Have you ever had meatballs with a pomegranate glaze before? They are the flavor bomb. Seriously! You take a bite and a burst of flavor explosions happens. You know the saying “party in my mouth”, well that’s what happens.
Ingredients
Meatballs
- Ground beef – Use lean or regular, any kind you’d like, though the more fat in the meat the juicier your meatballs will be.
- Onion – Be sure to use green onion today! Chopped up thin.
- Breadcrumbs – I used panko but you can substitute it for any breadcrumbs you have on hand.
- Egg – You’ll need one large as the binding agent in the meatballs.

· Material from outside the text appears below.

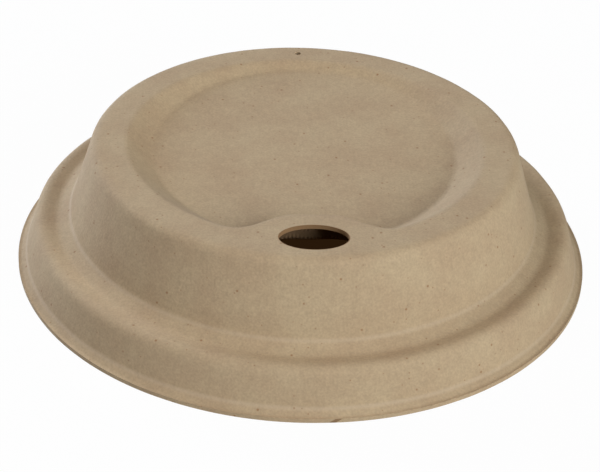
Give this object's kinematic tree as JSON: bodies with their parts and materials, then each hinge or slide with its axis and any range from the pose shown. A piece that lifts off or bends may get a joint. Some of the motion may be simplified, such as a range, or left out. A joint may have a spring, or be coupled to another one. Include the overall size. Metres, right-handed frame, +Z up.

- Seasoning – Salt and pepper to taste.
- Spices – We’re just using cumin today!
- Parsley – Chopped fresh and incorporated into our meatballs for lots of herby freshness.
Glaze
- Olive oil – We want something neutral tasting and light to form the base of our sauce.
- Onion – 1 small white or yellow onion chopped up fine.
- Liquids – Pomegranate juice, honey, and balsamic vinegar.
- Spices – All spice is what we’re using to round out all those super sweet and super bright flavors going on in our glaze. If you can’t get a hold of all spice I’ll include instructions below on how to substitute it with stuff in your pantry.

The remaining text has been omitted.